4.3 4000 Å Balmer break index measurements

As well as the absorption features, we also measured the 4000 Å Balmer break. It is the strongest discontinuity in the optical spectrum of a galaxy and arises because of the accumulation of a large number of spectral lines in a narrow wavelength region (Bruzual 1983). The main contribution to the opacity comes from ionized metals. In hot stars, the elements are multiple ionized and the opacity decreases, so the 4000 Å break will be small for young stellar populations and large for old, metal-rich galaxies (Kauffmann et al. 2002).

We use the definition using narrower continuum bands than Bruzual's, which was introduced by Balogh et al (1999). The principal advantage of the narrow definition is that the index is considerably less sensitive to reddening effects. It is defined as the ratio of the average fluxes (for frequency unit) measured in the spectral ranges 4000-4100 Å and 3850-3950 Å: ${\rm D4000vn}=F_{\nu}$[4000-4100 Å]$/F_{\nu}$[3850-3950 Å]. The D4000vn index is simply a flux ratio and, hence the error is determined from standard propagation techniques. The D4000vn index value and its error for these non-ELGs and SFGs are presented in the last column of Table 6.

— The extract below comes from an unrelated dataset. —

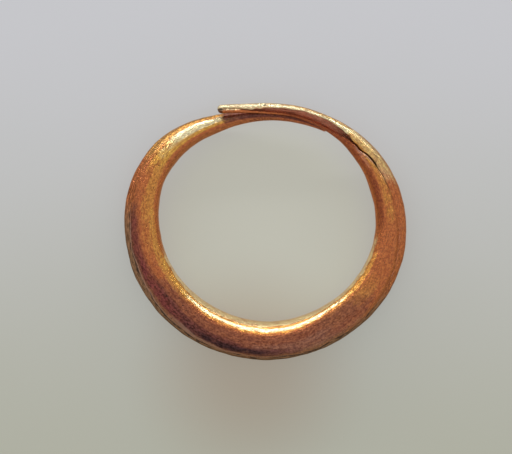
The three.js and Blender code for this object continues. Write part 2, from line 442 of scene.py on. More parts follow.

While for non-ELGs and SFGs the placement of the continuum is straightforward, this is not the case in the nuclear regions of most AGNs, where the numerous broad lines and intense non-stellar continuum complicate the analysis. The continuum points are impossible to determine accurately, and the equivalent widths of the absorption lines cannot be measured accurately. Therefore, for 10 AGNs, we only measured the integrated fluxes, F, and rest-frame equivalent widths, EWs, of the emission lines. We did not measure the continuum fluxes and equivalent widths of the absorption lines for those AGNs.